[PROBLEM REQUIREMENTS]:
Please list all lines of the material below in which the string "body" occurs.

---------------

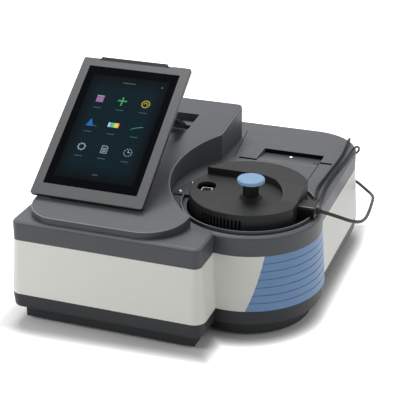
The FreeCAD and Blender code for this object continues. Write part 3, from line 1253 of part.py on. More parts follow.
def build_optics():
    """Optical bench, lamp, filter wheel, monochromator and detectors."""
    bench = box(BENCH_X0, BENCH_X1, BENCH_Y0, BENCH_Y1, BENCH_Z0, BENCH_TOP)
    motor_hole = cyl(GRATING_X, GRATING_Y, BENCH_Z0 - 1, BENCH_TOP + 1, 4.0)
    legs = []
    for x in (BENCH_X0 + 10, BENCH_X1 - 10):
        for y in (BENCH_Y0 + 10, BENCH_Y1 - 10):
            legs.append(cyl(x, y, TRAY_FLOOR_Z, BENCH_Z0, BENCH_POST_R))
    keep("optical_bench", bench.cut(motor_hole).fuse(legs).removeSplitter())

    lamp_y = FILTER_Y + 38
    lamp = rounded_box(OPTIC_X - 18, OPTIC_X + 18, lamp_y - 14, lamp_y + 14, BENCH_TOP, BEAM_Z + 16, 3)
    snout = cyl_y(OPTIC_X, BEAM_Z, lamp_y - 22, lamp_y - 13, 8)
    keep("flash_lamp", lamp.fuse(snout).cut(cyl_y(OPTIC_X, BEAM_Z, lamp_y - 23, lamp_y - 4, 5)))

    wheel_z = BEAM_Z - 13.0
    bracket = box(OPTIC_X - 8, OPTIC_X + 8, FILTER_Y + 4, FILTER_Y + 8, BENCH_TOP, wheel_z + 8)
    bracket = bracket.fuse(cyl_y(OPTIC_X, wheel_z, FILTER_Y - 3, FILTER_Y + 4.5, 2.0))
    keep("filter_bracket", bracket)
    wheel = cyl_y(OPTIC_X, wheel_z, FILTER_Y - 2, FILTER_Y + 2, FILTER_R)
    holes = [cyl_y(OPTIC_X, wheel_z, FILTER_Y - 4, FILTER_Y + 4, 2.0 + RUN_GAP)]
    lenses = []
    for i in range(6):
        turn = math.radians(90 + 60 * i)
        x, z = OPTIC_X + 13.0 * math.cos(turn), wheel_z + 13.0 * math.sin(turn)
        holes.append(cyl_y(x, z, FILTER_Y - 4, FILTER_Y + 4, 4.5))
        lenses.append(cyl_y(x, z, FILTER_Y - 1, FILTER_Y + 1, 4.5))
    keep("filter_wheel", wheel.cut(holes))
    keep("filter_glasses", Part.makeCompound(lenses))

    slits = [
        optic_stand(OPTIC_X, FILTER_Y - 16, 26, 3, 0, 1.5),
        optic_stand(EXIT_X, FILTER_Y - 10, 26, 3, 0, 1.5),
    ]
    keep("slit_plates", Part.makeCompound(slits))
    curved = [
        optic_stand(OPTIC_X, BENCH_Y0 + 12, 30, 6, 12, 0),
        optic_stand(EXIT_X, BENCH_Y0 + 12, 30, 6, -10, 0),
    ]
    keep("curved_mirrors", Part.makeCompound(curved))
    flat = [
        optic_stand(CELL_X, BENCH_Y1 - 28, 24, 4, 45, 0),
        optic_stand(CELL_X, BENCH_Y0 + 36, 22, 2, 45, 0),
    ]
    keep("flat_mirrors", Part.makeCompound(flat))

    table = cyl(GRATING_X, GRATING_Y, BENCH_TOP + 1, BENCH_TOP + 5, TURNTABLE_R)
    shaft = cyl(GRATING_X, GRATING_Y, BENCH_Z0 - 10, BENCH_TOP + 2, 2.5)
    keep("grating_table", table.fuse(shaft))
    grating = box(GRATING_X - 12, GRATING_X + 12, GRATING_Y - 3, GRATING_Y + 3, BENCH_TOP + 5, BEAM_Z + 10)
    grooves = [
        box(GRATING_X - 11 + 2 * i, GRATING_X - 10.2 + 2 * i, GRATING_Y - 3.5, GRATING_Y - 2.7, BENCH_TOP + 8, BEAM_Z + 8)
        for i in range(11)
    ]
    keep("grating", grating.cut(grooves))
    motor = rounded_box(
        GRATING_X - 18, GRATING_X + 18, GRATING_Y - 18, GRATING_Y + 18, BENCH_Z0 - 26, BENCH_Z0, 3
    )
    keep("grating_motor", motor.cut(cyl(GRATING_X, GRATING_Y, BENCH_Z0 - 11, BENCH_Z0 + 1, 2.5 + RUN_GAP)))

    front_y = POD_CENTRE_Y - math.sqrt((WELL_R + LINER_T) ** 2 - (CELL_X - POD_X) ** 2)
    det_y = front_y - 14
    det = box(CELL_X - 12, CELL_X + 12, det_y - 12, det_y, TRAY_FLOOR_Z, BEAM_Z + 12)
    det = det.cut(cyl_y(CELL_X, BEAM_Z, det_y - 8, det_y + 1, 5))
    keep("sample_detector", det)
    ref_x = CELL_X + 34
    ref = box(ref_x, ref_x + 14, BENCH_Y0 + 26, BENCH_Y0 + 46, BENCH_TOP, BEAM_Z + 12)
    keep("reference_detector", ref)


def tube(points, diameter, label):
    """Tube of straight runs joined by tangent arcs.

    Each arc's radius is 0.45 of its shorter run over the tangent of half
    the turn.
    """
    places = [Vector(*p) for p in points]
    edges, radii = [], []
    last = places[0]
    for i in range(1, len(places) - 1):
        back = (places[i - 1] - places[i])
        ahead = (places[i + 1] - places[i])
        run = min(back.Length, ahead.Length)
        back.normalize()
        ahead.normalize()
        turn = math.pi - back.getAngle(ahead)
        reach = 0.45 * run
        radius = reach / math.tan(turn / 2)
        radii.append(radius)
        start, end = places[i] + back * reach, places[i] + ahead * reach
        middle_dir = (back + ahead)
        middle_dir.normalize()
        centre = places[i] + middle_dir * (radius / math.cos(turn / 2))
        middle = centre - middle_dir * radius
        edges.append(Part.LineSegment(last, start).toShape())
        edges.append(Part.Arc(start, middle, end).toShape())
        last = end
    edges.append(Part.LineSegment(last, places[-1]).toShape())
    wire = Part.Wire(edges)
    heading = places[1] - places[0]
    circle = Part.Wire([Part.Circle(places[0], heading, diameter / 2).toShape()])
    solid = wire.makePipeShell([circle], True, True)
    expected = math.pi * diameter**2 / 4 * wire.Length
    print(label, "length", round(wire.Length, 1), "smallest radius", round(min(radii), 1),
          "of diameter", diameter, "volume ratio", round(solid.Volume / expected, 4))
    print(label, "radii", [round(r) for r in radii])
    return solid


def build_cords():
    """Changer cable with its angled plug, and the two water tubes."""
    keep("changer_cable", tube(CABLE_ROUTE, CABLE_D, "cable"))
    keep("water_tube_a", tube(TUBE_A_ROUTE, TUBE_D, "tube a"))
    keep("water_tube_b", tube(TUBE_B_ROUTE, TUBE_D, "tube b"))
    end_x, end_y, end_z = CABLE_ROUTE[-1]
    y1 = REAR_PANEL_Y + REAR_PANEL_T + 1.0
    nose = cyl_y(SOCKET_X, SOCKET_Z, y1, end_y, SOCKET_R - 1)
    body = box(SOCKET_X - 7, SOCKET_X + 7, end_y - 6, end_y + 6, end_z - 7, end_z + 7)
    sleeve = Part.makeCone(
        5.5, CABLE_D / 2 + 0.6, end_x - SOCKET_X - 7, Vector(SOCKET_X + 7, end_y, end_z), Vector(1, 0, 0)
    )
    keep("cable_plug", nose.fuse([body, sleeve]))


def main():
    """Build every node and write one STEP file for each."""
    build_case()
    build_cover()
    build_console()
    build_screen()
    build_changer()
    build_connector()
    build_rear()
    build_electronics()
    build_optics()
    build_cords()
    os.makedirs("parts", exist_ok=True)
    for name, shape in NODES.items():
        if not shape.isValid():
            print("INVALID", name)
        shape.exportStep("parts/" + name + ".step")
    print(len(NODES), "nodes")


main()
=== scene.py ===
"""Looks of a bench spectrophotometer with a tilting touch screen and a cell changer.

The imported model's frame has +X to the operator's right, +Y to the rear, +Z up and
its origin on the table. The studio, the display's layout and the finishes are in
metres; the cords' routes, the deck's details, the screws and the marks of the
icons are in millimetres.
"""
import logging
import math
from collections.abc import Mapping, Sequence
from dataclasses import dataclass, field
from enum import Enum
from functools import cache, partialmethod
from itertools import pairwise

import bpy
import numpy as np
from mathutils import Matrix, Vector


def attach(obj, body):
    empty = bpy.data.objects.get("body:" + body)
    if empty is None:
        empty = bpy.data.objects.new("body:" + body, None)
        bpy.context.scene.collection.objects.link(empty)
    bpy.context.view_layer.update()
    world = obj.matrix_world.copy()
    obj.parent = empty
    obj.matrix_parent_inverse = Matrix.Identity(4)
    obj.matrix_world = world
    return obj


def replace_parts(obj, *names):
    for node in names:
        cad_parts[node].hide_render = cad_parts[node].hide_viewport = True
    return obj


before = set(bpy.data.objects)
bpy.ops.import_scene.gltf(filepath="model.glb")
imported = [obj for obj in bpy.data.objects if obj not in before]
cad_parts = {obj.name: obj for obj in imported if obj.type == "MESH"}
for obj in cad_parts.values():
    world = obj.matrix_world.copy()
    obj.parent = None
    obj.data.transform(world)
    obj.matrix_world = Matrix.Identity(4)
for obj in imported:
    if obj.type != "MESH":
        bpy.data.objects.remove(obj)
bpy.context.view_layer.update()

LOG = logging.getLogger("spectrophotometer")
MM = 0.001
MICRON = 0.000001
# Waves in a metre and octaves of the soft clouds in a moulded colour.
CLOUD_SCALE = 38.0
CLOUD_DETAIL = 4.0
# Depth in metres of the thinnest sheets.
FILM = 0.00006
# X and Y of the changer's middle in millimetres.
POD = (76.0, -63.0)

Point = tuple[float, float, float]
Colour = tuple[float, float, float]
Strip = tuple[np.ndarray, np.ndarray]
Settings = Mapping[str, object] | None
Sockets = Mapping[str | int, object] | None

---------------

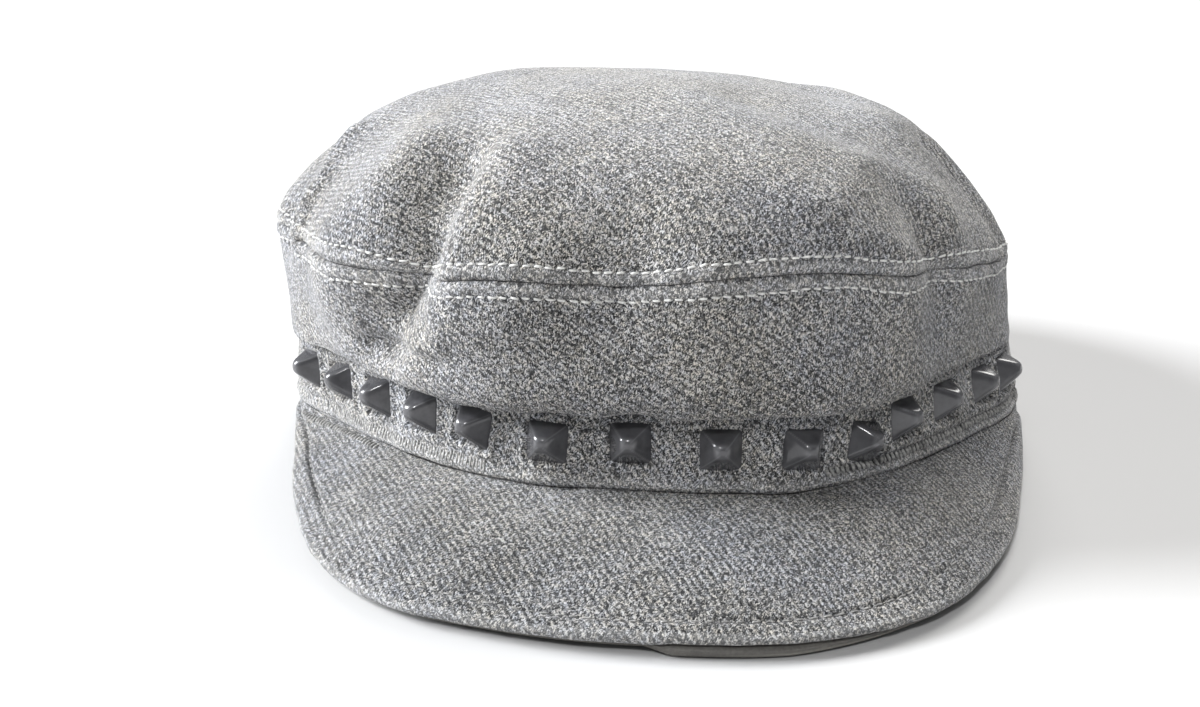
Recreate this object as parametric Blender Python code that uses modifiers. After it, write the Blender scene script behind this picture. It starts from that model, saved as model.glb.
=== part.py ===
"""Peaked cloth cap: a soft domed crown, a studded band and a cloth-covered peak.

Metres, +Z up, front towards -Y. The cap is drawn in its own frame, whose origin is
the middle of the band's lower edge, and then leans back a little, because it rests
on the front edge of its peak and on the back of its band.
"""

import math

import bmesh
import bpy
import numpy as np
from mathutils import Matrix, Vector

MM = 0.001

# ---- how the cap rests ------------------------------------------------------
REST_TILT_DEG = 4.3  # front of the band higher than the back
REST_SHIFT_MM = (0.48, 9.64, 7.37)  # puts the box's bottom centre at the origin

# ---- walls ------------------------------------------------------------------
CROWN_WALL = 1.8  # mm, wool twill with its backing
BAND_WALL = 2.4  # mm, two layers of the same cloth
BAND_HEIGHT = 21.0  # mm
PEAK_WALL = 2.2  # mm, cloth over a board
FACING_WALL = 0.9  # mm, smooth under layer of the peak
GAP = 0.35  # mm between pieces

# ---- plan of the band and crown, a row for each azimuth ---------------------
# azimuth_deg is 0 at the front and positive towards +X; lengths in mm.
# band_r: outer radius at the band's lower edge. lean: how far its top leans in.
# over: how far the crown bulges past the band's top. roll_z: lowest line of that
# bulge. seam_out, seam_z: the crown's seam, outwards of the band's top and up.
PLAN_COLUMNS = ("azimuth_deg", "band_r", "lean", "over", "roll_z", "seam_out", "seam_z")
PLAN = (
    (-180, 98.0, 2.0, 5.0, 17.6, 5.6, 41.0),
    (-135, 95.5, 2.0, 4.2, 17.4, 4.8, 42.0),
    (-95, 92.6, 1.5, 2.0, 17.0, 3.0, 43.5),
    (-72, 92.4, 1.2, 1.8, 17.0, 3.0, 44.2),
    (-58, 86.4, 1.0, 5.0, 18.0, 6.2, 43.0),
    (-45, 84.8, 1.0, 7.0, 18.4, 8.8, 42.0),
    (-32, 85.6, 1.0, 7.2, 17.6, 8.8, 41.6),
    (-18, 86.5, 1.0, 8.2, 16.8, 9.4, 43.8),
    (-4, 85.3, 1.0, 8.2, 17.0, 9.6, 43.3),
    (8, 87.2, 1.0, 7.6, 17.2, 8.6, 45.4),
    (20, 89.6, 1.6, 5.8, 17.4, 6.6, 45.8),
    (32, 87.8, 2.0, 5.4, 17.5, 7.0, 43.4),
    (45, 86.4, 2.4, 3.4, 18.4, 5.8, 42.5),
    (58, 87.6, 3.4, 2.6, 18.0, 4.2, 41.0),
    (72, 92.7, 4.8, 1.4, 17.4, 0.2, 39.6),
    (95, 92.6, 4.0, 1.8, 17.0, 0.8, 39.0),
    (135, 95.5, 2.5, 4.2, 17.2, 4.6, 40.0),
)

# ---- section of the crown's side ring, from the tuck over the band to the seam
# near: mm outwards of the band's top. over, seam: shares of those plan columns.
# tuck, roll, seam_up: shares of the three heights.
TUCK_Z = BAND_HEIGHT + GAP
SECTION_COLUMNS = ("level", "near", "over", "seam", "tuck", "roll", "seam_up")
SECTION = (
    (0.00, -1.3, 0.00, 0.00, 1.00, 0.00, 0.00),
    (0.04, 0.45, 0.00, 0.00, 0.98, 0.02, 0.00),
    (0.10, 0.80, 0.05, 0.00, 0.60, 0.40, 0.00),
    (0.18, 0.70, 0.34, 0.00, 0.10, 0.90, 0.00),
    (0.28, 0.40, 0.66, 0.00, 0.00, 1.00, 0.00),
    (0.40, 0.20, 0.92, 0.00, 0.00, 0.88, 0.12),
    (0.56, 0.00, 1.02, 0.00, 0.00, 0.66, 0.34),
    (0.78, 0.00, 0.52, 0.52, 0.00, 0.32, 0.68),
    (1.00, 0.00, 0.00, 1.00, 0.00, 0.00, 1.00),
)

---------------

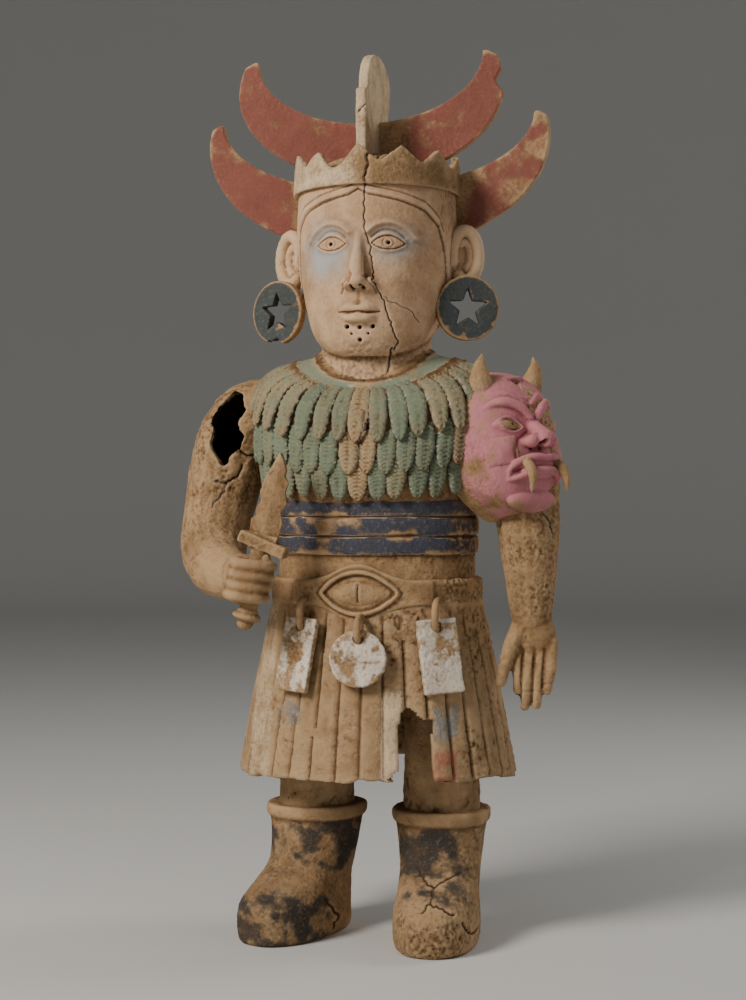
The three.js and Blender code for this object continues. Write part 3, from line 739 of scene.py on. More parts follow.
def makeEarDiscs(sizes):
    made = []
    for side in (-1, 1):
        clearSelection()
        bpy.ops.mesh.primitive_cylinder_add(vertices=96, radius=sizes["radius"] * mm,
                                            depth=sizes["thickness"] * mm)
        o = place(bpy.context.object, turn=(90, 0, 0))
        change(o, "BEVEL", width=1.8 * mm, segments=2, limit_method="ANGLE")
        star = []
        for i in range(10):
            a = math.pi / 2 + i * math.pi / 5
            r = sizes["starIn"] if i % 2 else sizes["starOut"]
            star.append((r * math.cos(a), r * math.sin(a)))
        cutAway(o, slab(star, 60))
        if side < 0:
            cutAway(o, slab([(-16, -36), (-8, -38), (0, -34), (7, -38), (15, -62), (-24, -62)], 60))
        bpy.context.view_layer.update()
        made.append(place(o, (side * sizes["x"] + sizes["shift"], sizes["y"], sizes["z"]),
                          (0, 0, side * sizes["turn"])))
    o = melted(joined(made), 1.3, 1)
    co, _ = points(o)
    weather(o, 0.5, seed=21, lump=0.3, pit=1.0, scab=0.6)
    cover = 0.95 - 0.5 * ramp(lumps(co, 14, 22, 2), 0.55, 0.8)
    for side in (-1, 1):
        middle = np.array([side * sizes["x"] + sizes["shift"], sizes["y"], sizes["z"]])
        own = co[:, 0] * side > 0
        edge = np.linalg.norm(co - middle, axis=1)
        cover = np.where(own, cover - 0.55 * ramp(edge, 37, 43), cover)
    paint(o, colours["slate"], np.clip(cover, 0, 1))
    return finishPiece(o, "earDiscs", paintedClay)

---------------

[ANSWER FOR THIS EXERCISE]:
    body = box(SOCKET_X - 7, SOCKET_X + 7, end_y - 6, end_y + 6, end_z - 7, end_z + 7)
    keep("cable_plug", nose.fuse([body, sleeve]))
def attach(obj, body):
    empty = bpy.data.objects.get("body:" + body)
        empty = bpy.data.objects.new("body:" + body, None)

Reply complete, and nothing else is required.